TASK DATA:

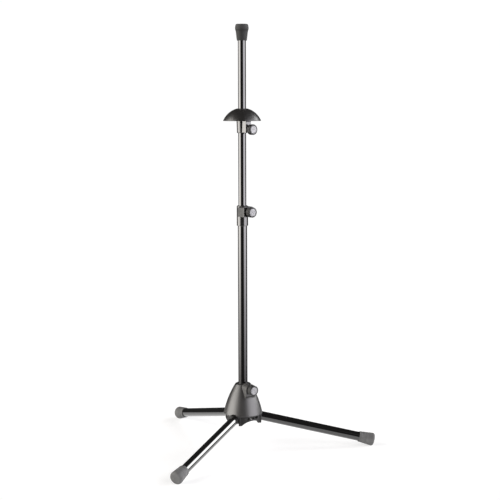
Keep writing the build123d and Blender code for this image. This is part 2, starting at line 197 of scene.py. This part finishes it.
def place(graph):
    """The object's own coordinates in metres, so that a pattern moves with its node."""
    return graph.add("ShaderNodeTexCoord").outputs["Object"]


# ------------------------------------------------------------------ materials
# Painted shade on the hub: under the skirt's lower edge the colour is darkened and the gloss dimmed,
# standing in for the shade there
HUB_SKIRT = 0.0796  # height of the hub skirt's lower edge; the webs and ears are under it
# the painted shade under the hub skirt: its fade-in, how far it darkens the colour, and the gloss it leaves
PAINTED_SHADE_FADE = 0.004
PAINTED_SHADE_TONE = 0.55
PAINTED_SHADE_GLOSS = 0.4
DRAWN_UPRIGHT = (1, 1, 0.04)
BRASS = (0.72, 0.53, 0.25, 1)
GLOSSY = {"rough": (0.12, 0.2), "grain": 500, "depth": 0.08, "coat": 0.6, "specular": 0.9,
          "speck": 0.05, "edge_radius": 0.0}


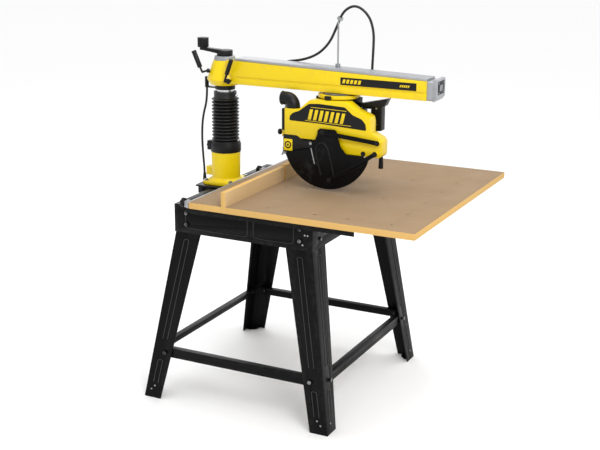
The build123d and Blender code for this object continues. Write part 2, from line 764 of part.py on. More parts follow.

GIVEN REQUEST: Search the data above for the string "this" and copy each line that has it.

THE RESULT:
Keep writing the build123d and Blender code for this image. This is part 2, starting at line 197 of scene.py. This part finishes it.
The build123d and Blender code for this object continues. Write part 2, from line 764 of part.py on. More parts follow.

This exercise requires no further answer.